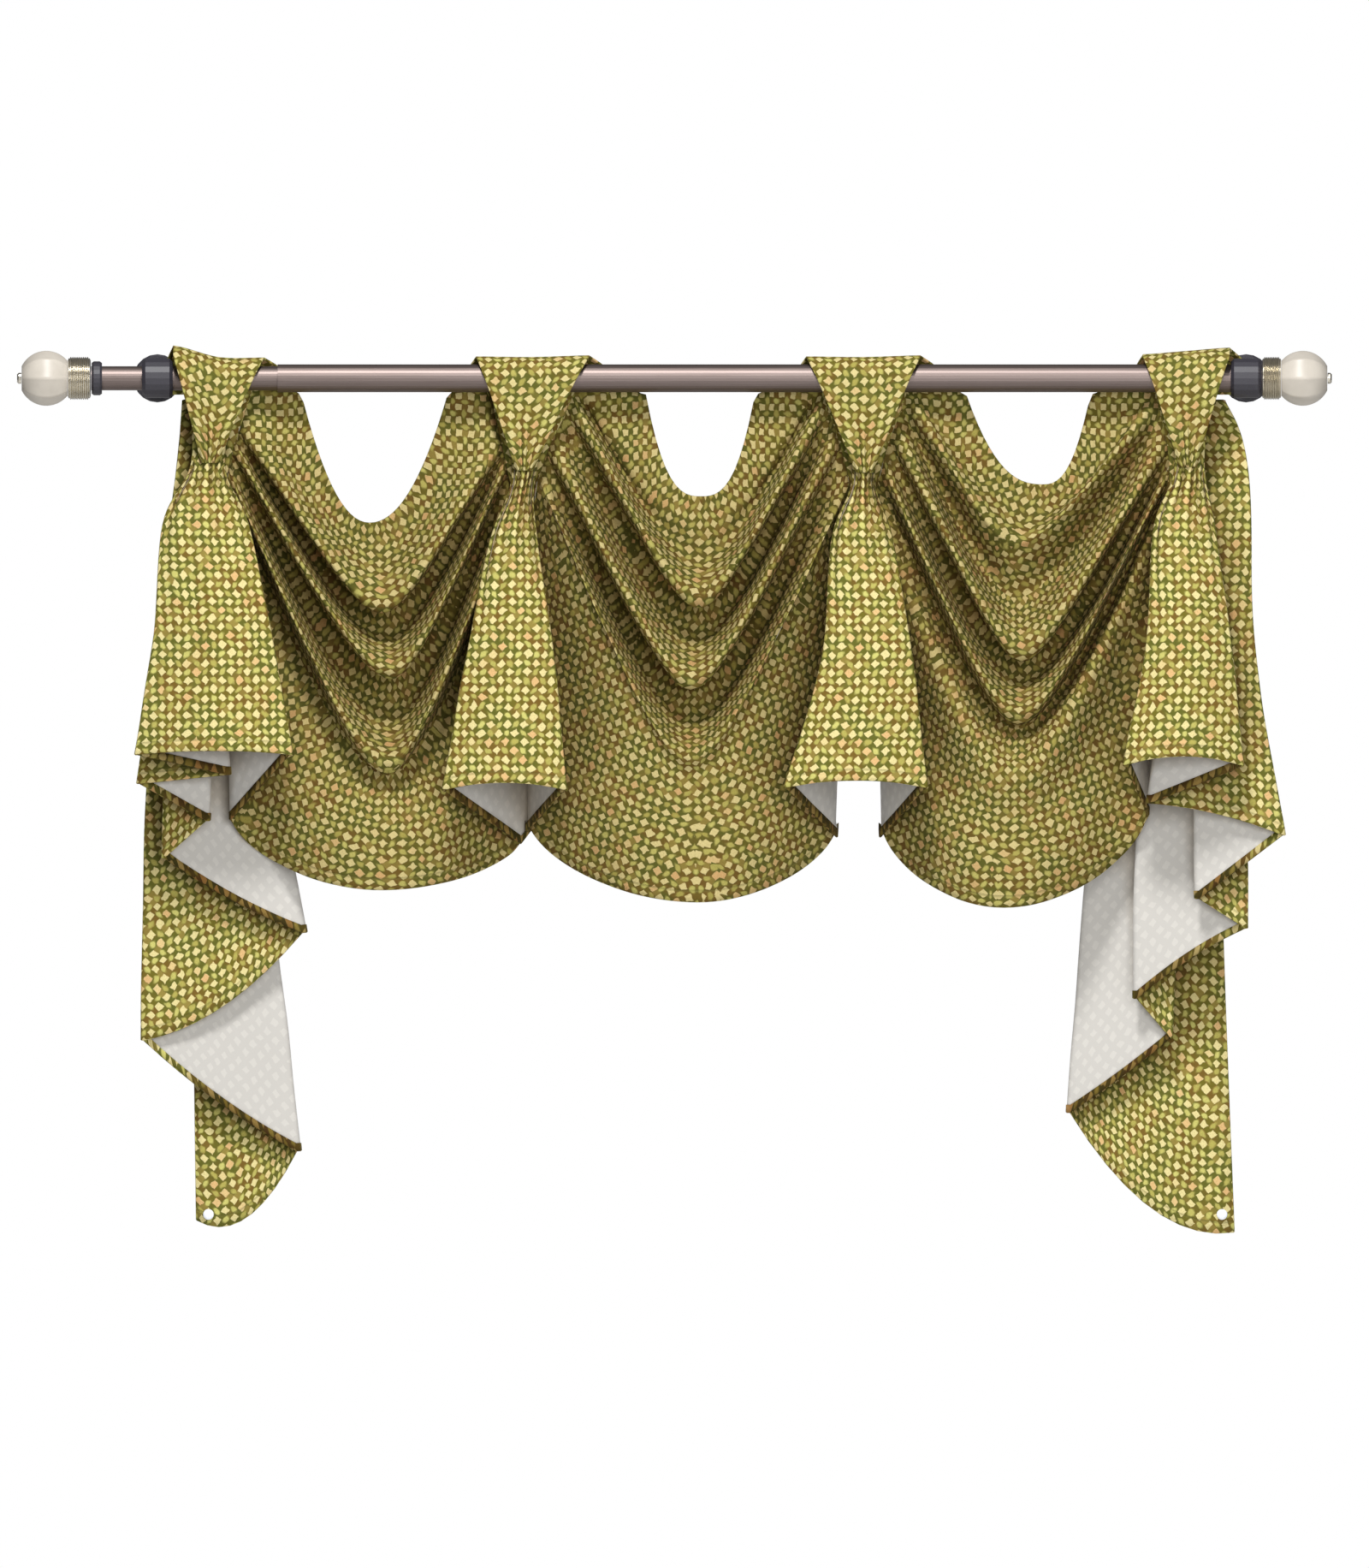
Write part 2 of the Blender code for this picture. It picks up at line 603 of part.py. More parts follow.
def make_bracket(name, material):
    """A cup round the rod, an arm back to the wall and a round plate flat on the wall."""
    half = CUP_LENGTH / 2
    bore = CUP_BORE[name]
    cup_profile = (
        (-half, bore), (-half, CUP_RADIUS - CUP_EDGE), (-half + CUP_EDGE, CUP_RADIUS),
        (half - CUP_EDGE, CUP_RADIUS), (half, CUP_RADIUS - CUP_EDGE), (half, bore),
    )
    bracket = turned(name, cup_profile, (CUP_X[name], ROD_Y, 0), material, CUP_STEPS, hollow=True)
    plate_front = -ROD_Y - PLATE_THICKNESS
    stem = (
        (bore + ARM_FROM_BORE, ARM_RADIUS), (plate_front, ARM_RADIUS),
        (plate_front, PLATE_RADIUS - PLATE_EDGE), (plate_front + PLATE_EDGE, PLATE_RADIUS),
        (-ROD_Y, PLATE_RADIUS),
    )
    arm = turned(name + "_arm_shape", stem, (CUP_X[name], ROD_Y, 0), material, CUP_STEPS)
    arm.rotation_euler.z = math.radians(90)
    arm.hide_render = True
    arm.display_type = "WIRE"
    union = bracket.modifiers.new("arm", "BOOLEAN")
    union.operation = "UNION"
    union.object = arm


def make_finials(materials):
    """Wire-wound neck, faceted ball and end cap at each end, and a dark ring on the left."""
    turned("neck_ring_left", RING_PROFILE, (0, ROD_Y, 0), materials["dark"], NECK_STEPS, hollow=True)
    for row in NECKS:
        neck = dict(zip(NECK_COLUMNS, row))
        outward, length = neck["outward"], neck["length"]
        profile = (
            (0.0, NECK_END_RADIUS), (NECK_EDGE, NECK_RADIUS),
            (length - NECK_EDGE, NECK_RADIUS), (length, NECK_END_RADIUS),
        )
        placed = [(neck["start"] + outward * x, radius) for x, radius in profile]
        turned("neck_" + neck["side"], placed, (0, ROD_Y, 0), materials["wire"], NECK_STEPS)
        ball_x = neck["start"] + outward * (length + SEAT_GAP + reach_to(BALL_NECK_FLAT))
        make_ball("ball_" + neck["side"], ball_x, outward, materials["glass"])
        cap_from = reach_to(BALL_CAP_FLAT) + SEAT_GAP
        cap_edge = cap_from + CAP_LENGTH - CAP_EDGE
        cap = ((cap_from, CAP_RADIUS), (cap_edge, CAP_RADIUS), (cap_from + CAP_LENGTH, CAP_END_RADIUS))
        placed = [(ball_x + outward * x, radius) for x, radius in cap]
        turned("end_cap_" + neck["side"], placed, (0, ROD_Y, 0), materials["wire"], CAP_STEPS)


def reach_to(flat):
    """How far from the ball's middle its flat of this radius lies."""
    return math.sqrt(BALL_RADIUS**2 - flat**2)


def make_ball(name, centre_x, outward, material):
    """A glass ball with soft facets, flattened where the neck and the cap meet it."""
    build = bmesh.new()
    low = -math.acos(BALL_NECK_FLAT / BALL_RADIUS)
    high = math.acos(BALL_CAP_FLAT / BALL_RADIUS)
    rings = []
    for row in range(BALL_ROWS):
        lean = mix(low, high, row / (BALL_ROWS - 1))
        ring_x = outward * math.sin(lean) * BALL_RADIUS
        ring = ring_of(build, ring_x, BALL_RADIUS * math.cos(lean), BALL_STEPS)
        for step, point in enumerate(ring):
            angle = 2 * math.pi * step / BALL_STEPS
            facet = 1.0 - BALL_FACET * (0.5 - 0.5 * math.cos(BALL_FACETS * angle)) * math.cos(lean)
            point.co.y *= facet
            point.co.z *= facet
        rings.append(ring)
    bridge(build, rings, closed=False)
    add_object(name, build, material, (centre_x * MM, ROD_Y * MM, 0.0))


def make_pins(material):
    """Clear heads that lie on the end panels of the tails, by their lowest corners."""
    for name, tail, x, z in PINS:
        before, end = (dict(zip(FOLD_COLUMNS, fold)) for fold in TAILS[tail][-2:])
        share = (x - end["hem_x"]) / (before["hem_x"] - end["hem_x"])
        cloth_y = mix(end["hem_y"], before["hem_y"] + FOLD_HALF_TURN, share)
        build = bmesh.new()
        bmesh.ops.create_uvsphere(build, u_segments=16, v_segments=8, radius=PIN_HEAD_RADIUS * MM)
        bmesh.ops.scale(build, vec=(1.0, PIN_HEAD_DEPTH / PIN_HEAD_RADIUS, 1.0), verts=build.verts)
        y = cloth_y - PIN_HEAD_DEPTH - PIN_GAP
        add_object(name, build, material, (x * MM, y * MM, z * MM))


def main():
    remove_everything()
    materials = {
        "print": plain_material("print", (0.45, 0.46, 0.16), 0.9),
        "lining": plain_material("lining", (0.78, 0.76, 0.74), 0.9),
        "rod": plain_material("rod", (0.42, 0.35, 0.31), 0.35, 0.9),
        "dark": plain_material("dark", (0.06, 0.065, 0.08), 0.5),
        "wire": plain_material("wire", (0.62, 0.60, 0.55), 0.3, 1.0),
        "glass": plain_material("glass", (0.86, 0.85, 0.80), 0.25),
        "pin": plain_material("pin", (0.85, 0.87, 0.88), 0.15),
    }
    make_cloth(materials)
    for row in TABS:
        make_tab(row, materials["print"])
    make_rod(materials)
    for name in CUP_X:
        make_bracket(name, materials["dark"])
    make_finials(materials)
    make_pins(materials["pin"])


main()
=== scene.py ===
"""Looks of the window swag: the printed cloth and its lining hang on the solids' folds, in more
detail, and the rod, brackets, finials and pins get their finishes. Tables are in millimetres."""

import math

import bmesh
import bpy
import numpy
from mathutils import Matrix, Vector, noise
from mathutils.bvhtree import BVHTree


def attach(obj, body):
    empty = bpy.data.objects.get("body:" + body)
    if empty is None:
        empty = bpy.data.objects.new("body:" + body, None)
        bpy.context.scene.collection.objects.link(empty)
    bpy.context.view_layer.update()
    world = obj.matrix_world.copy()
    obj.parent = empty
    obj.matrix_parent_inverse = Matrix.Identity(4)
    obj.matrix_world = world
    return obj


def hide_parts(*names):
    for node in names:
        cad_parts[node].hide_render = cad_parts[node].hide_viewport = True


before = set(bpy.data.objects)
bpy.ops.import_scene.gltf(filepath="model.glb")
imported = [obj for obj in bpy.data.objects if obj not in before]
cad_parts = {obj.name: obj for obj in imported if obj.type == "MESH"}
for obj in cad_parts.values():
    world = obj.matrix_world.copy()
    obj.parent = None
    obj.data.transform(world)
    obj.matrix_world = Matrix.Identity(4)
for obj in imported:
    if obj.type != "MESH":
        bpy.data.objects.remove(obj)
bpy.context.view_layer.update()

MM = 0.001
WHITE = (1.0, 1.0, 1.0, 1.0)
ROD_Y = -80.0
SEAT_GAP = 0.3
TAB_THICKNESS = 2.0
BALL_RADIUS = 25.0
BALL_NECK_FLAT = 16.0
BALL_CAP_FLAT = 11.0

# Cloth at the rod's height stays behind this depth, and below the rod's reach it may come forward
# with this slope
BEHIND_ROD = -64.8
ROD_REACH = 17.0
FORWARD_SLOPE = 1.1

# Each row of a swag, from its top edge to its hem. left and right are the heights at which the row
# leaves the gathers, low_x and low its lowest point, front its depth there, round how wide its bend
# is (0 is a V), belly how far it swells beside the horns.
SWAG_COLUMNS = ("row", "left", "right", "low_x", "low", "front", "round", "belly")
SWAGS = {
    "swag_1": (
        ("edge", 7, 8, -287, -132, -66, 0.5, 0.0),
        ("band", -8, -14, -280, -160, -70, 0.40, 0.0),
        ("crown_1", -36, -50, -276, -198, -98, 0.30, 0.0),
        ("nose_1", -46, -62, -276, -214, -96, 0.22, 0.0),
        ("tuck_1", -50, -66, -274, -212, -76, 0.24, 0.0),
        ("valley_2", -54, -70, -272, -236, -74, 0.30, 0.0),
        ("crown_2", -60, -77, -268, -259, -108, 0.30, 0.0),
        ("nose_2", -66, -83, -267, -274, -103, 0.24, 0.0),
        ("tuck_2", -70, -88, -268, -271, -82, 0.26, 0.0),
        ("valley_3", -75, -96, -269, -310, -78, 0.30, 0.0),
        ("crown_3", -84, -112, -270, -344, -114, 0.28, 0.0),
        ("nose_3", -92, -124, -270, -360, -108, 0.24, 0.0),
        ("tuck_3", -104, -140, -270, -362, -90, 0.28, 0.05),
        ("apron_1", -180, -215, -272, -400, -98, 0.45, 0.2),
        ("apron_2", -300, -325, -274, -437, -102, 0.60, 0.3),
        ("hem", -402, -424, -276, -466, -98, 0.70, 0.35),
    ),
    "swag_2": (
        ("edge", 8, 8, 15, -108, -66, 0.5, 0.0),
        ("band", -4, -4, 15, -138, -70, 0.40, 0.0),
        ("valley_1", -10, -10, 14, -166, -76, 0.35, 0.0),
        ("crown_1", -17, -19, 14, -192, -104, 0.28, 0.0),
        ("nose_1", -25, -27, 13, -209, -100, 0.22, 0.0),
        ("tuck_1", -31, -33, 13, -206, -78, 0.24, 0.0),
        ("valley_2", -40, -40, 10, -236, -76, 0.28, 0.0),
        ("crown_2", -56, -50, 7, -266, -110, 0.26, 0.0),
        ("nose_2", -65, -58, 6, -284, -106, 0.22, 0.0),
        ("tuck_2", -70, -64, 6, -281, -84, 0.24, 0.0),
        ("valley_3", -77, -74, 5, -310, -80, 0.28, 0.0),
        ("crown_3", -90, -94, 5, -342, -116, 0.28, 0.0),
        ("nose_3", -100, -106, 5, -360, -110, 0.26, 0.0),
        ("apron_1", -180, -180, 8, -400, -106, 0.42, 0.2),
        ("apron_2", -300, -300, 10, -442, -108, 0.58, 0.3),
        ("hem", -406, -412, 12, -477, -104, 0.70, 0.35),
    ),
    "swag_3": (
        ("edge", 8, 7, 327, -97, -66, 0.5, 0.0),
        ("band", -2, -6, 318, -124, -72, 0.40, 0.0),
        ("crown_1", -10, -18, 304, -146, -90, 0.30, 0.0),
        ("nose_1", -18, -27, 302, -160, -86, 0.24, 0.0),
        ("valley_2", -28, -36, 302, -200, -74, 0.26, 0.0),
        ("crown_2", -42, -52, 306, -238, -108, 0.24, 0.0),
        ("nose_2", -52, -62, 307, -257, -104, 0.18, 0.0),
        ("tuck_2", -58, -68, 307, -254, -82, 0.22, 0.0),
        ("valley_3", -66, -74, 306, -276, -82, 0.26, 0.0),
        ("crown_3", -76, -82, 305, -300, -110, 0.26, 0.0),
        ("nose_3", -84, -90, 304, -314, -106, 0.22, 0.0),
        ("tuck_3", -96, -100, 303, -320, -86, 0.26, 0.0),
        ("crown_4", -124, -124, 300, -358, -110, 0.30, 0.05),
        ("apron_1", -200, -210, 297, -402, -100, 0.42, 0.2),
        ("apron_2", -310, -300, 293, -446, -104, 0.56, 0.3),
        ("hem", -412, -398, 291, -482, -100, 0.66, 0.35),
    ),
}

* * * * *

EXERCISE DESCRIPTION: Your task is to extract exactly the lines starting at the line with "make_cloth(materials)" and ending at the line with "FORWARD_SLOPE = 1.1", including both ends, and no other lines.

WRITTEN RESPONSE:
    make_cloth(materials)
    for row in TABS:
        make_tab(row, materials["print"])
    make_rod(materials)
    for name in CUP_X:
        make_bracket(name, materials["dark"])
    make_finials(materials)
    make_pins(materials["pin"])


main()
=== scene.py ===
"""Looks of the window swag: the printed cloth and its lining hang on the solids' folds, in more
detail, and the rod, brackets, finials and pins get their finishes. Tables are in millimetres."""

import math

import bmesh
import bpy
import numpy
from mathutils import Matrix, Vector, noise
from mathutils.bvhtree import BVHTree


def attach(obj, body):
    empty = bpy.data.objects.get("body:" + body)
    if empty is None:
        empty = bpy.data.objects.new("body:" + body, None)
        bpy.context.scene.collection.objects.link(empty)
    bpy.context.view_layer.update()
    world = obj.matrix_world.copy()
    obj.parent = empty
    obj.matrix_parent_inverse = Matrix.Identity(4)
    obj.matrix_world = world
    return obj


def hide_parts(*names):
    for node in names:
        cad_parts[node].hide_render = cad_parts[node].hide_viewport = True


before = set(bpy.data.objects)
bpy.ops.import_scene.gltf(filepath="model.glb")
imported = [obj for obj in bpy.data.objects if obj not in before]
cad_parts = {obj.name: obj for obj in imported if obj.type == "MESH"}
for obj in cad_parts.values():
    world = obj.matrix_world.copy()
    obj.parent = None
    obj.data.transform(world)
    obj.matrix_world = Matrix.Identity(4)
for obj in imported:
    if obj.type != "MESH":
        bpy.data.objects.remove(obj)
bpy.context.view_layer.update()

MM = 0.001
WHITE = (1.0, 1.0, 1.0, 1.0)
ROD_Y = -80.0
SEAT_GAP = 0.3
TAB_THICKNESS = 2.0
BALL_RADIUS = 25.0
BALL_NECK_FLAT = 16.0
BALL_CAP_FLAT = 11.0

# Cloth at the rod's height stays behind this depth, and below the rod's reach it may come forward
# with this slope
BEHIND_ROD = -64.8
ROD_REACH = 17.0
FORWARD_SLOPE = 1.1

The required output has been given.